**WHAT THE EXERCISE ASKS**
Show every line containing "joints" by copying it.

**** DATA BLOCK

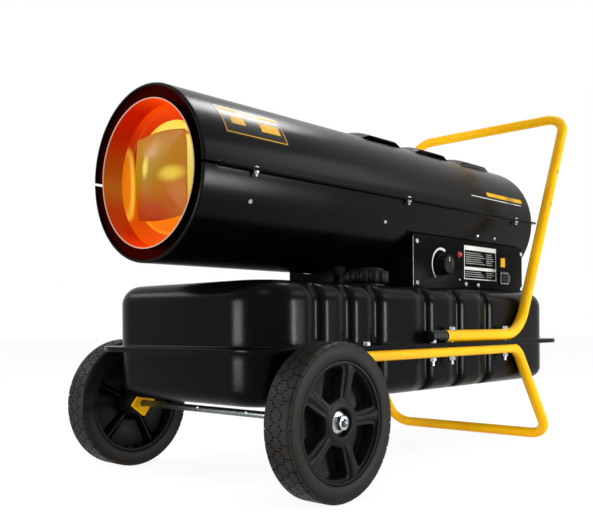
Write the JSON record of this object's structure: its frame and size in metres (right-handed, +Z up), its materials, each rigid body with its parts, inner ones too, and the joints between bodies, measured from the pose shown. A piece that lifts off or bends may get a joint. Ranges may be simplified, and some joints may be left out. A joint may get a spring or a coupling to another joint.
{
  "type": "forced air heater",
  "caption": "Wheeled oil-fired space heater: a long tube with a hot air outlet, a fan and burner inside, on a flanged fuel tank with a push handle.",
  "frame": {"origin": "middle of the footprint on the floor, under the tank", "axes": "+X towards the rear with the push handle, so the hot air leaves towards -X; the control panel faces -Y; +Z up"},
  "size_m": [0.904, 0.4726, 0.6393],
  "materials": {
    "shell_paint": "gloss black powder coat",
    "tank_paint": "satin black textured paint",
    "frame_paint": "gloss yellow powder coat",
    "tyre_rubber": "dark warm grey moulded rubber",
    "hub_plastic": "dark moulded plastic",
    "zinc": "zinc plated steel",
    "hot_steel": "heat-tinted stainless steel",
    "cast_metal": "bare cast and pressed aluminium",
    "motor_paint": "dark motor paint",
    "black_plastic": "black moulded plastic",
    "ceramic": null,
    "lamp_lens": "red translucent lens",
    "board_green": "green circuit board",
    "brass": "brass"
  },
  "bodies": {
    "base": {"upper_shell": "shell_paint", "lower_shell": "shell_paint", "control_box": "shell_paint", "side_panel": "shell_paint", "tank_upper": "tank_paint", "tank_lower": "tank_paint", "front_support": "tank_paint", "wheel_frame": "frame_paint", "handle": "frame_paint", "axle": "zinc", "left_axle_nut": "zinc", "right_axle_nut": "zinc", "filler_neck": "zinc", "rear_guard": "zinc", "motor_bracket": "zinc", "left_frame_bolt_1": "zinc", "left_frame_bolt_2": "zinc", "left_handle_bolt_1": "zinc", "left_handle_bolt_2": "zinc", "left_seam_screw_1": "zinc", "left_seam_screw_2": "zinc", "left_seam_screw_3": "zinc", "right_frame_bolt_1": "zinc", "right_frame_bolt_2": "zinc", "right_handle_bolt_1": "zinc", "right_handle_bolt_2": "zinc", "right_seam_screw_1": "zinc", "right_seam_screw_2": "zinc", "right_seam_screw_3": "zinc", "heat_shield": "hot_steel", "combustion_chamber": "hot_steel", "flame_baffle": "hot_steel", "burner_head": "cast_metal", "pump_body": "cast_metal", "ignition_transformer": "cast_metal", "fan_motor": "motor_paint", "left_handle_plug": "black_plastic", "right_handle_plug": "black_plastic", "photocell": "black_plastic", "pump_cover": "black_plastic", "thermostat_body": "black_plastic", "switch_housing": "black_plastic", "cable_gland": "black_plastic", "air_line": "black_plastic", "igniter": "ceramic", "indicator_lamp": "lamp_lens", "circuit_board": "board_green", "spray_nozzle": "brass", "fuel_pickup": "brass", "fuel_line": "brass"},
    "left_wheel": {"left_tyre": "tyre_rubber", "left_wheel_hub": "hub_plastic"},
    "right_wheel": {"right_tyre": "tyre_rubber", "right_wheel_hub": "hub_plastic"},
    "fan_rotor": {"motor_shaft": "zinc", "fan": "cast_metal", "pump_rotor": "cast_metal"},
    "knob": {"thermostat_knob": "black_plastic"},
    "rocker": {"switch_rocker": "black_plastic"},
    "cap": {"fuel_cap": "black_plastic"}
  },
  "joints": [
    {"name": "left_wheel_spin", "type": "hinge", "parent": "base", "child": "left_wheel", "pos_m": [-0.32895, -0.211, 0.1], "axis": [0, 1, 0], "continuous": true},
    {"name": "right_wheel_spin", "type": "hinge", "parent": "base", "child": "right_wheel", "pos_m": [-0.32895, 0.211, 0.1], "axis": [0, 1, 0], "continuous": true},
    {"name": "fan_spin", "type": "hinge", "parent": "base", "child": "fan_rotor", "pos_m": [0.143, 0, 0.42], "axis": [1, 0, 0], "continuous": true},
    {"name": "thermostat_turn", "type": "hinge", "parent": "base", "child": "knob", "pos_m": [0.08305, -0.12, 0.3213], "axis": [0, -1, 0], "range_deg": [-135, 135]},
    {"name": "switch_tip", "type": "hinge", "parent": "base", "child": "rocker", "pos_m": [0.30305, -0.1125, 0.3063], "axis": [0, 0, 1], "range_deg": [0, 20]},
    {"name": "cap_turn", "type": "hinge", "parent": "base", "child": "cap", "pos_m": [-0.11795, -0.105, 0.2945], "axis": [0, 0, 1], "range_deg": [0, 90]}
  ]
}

********

**COMPLETE ANSWER**
Write the JSON record of this object's structure: its frame and size in metres (right-handed, +Z up), its materials, each rigid body with its parts, inner ones too, and the joints between bodies, measured from the pose shown. A piece that lifts off or bends may get a joint. Ranges may be simplified, and some joints may be left out. A joint may get a spring or a coupling to another joint.
  "joints": [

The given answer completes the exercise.